(CAD and scene scripts)

┌────────

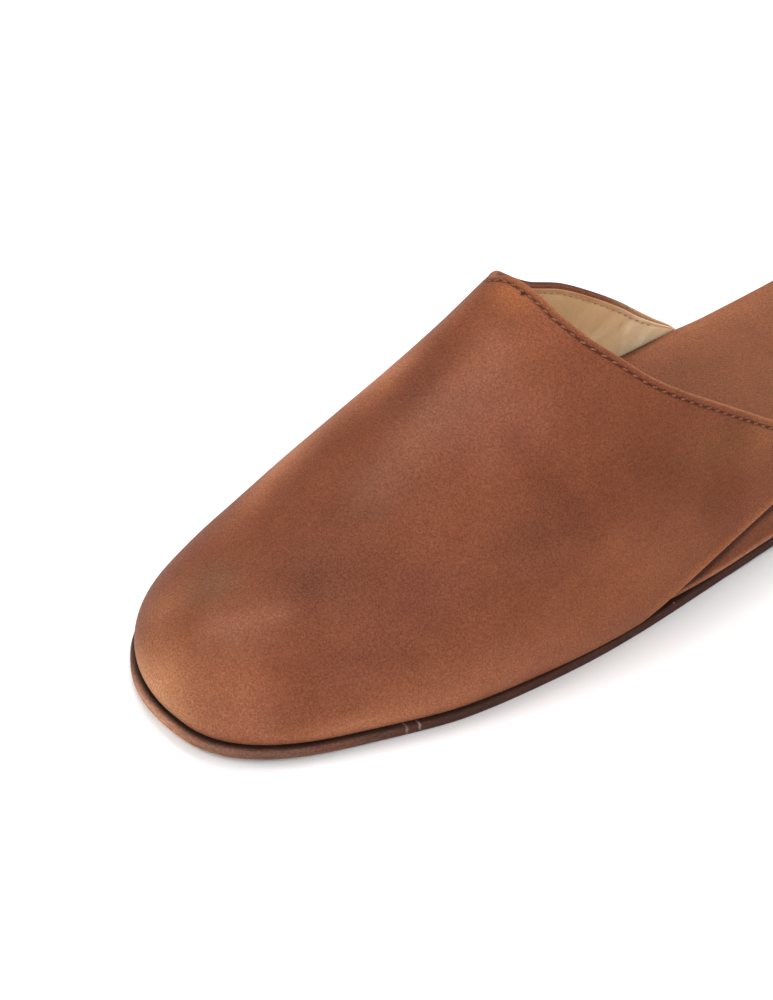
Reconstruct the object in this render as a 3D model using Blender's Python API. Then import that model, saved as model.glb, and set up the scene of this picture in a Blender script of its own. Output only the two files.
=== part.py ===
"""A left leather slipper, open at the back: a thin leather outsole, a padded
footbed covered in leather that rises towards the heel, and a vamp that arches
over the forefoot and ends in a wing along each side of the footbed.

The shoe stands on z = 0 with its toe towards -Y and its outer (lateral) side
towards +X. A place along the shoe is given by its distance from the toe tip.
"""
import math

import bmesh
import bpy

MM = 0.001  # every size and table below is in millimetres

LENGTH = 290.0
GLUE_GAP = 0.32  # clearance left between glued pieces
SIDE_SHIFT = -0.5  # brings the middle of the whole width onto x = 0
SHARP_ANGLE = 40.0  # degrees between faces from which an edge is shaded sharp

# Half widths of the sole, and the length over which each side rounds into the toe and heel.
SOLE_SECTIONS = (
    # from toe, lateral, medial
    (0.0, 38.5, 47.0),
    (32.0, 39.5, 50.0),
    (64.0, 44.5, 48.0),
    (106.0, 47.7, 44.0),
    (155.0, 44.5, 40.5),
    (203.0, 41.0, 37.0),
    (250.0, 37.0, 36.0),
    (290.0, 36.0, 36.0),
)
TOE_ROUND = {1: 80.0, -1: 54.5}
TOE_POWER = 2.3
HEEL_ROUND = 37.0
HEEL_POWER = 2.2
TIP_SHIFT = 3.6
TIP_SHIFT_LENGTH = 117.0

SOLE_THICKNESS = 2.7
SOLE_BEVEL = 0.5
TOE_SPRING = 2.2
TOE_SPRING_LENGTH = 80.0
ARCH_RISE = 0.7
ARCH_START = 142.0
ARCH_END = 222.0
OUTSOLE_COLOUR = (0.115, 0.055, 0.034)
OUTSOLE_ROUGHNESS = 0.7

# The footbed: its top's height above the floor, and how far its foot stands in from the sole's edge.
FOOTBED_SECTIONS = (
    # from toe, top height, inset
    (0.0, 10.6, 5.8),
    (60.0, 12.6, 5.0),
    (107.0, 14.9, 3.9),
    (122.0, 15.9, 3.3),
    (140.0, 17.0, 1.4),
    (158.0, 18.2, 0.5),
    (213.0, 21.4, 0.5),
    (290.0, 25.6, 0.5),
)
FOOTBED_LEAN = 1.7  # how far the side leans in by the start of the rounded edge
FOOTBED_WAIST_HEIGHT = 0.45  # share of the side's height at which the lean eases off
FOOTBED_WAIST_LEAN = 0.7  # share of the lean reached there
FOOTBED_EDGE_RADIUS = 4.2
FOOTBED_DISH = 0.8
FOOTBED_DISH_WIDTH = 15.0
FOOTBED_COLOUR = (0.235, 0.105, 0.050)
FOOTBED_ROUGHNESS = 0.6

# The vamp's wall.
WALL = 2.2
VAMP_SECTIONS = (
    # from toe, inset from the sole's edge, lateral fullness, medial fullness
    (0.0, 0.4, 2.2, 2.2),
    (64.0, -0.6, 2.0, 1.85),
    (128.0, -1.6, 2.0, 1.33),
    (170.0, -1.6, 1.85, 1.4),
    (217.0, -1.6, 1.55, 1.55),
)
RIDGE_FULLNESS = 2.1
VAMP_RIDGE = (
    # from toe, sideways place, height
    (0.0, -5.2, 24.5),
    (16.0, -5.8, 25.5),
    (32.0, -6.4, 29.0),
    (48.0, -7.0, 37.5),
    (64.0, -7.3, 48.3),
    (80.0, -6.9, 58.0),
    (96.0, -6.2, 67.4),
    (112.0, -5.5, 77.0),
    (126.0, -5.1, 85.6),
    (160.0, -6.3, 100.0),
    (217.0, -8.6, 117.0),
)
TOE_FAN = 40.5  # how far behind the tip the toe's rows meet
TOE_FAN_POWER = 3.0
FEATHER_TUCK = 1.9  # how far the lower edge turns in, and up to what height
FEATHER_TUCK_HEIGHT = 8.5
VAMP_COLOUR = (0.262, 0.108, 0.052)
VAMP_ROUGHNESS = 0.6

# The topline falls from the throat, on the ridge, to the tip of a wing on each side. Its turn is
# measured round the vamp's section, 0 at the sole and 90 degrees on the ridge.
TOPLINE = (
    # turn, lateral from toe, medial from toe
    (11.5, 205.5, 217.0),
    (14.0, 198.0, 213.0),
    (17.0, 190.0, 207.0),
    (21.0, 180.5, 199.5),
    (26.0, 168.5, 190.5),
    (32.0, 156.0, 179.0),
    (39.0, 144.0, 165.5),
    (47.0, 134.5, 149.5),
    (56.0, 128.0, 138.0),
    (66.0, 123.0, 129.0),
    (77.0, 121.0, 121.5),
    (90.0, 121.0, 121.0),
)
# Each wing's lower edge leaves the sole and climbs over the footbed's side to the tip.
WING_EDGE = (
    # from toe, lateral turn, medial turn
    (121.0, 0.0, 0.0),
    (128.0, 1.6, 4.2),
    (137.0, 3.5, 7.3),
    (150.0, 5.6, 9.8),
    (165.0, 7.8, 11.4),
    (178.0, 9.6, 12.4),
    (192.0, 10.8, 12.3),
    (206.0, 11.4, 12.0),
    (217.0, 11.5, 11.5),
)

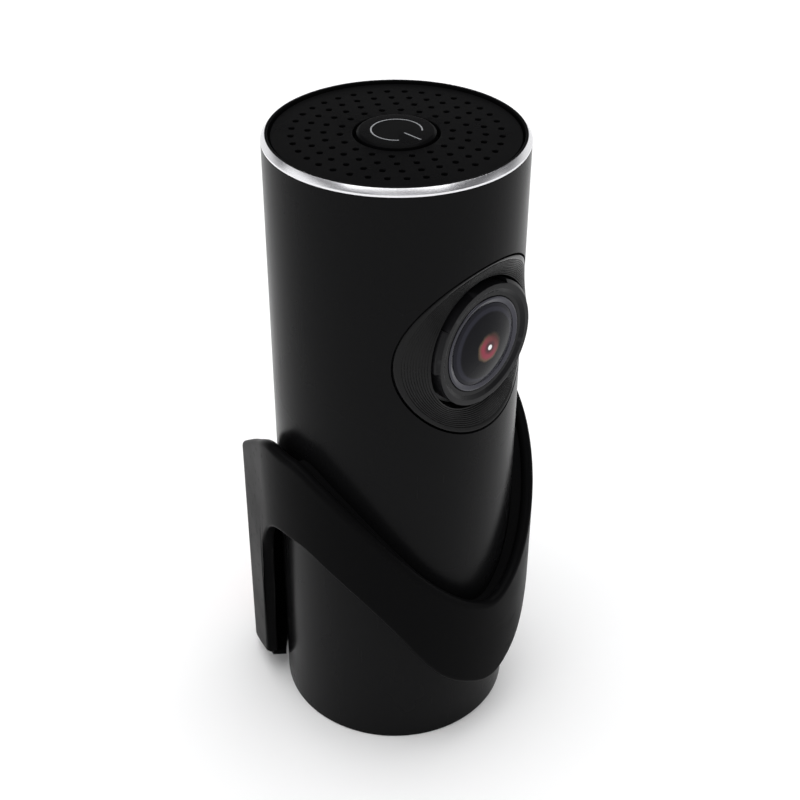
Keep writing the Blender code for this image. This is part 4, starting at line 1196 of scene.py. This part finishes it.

└────────

**AIM**
Gather up the lines containing the word "Blender" from these records and copy them.

**REPLY TO THE EXERCISE**
Reconstruct the object in this render as a 3D model using Blender's Python API. Then import that model, saved as model.glb, and set up the scene of this picture in a Blender script of its own. Output only the two files.
Keep writing the Blender code for this image. This is part 4, starting at line 1196 of scene.py. This part finishes it.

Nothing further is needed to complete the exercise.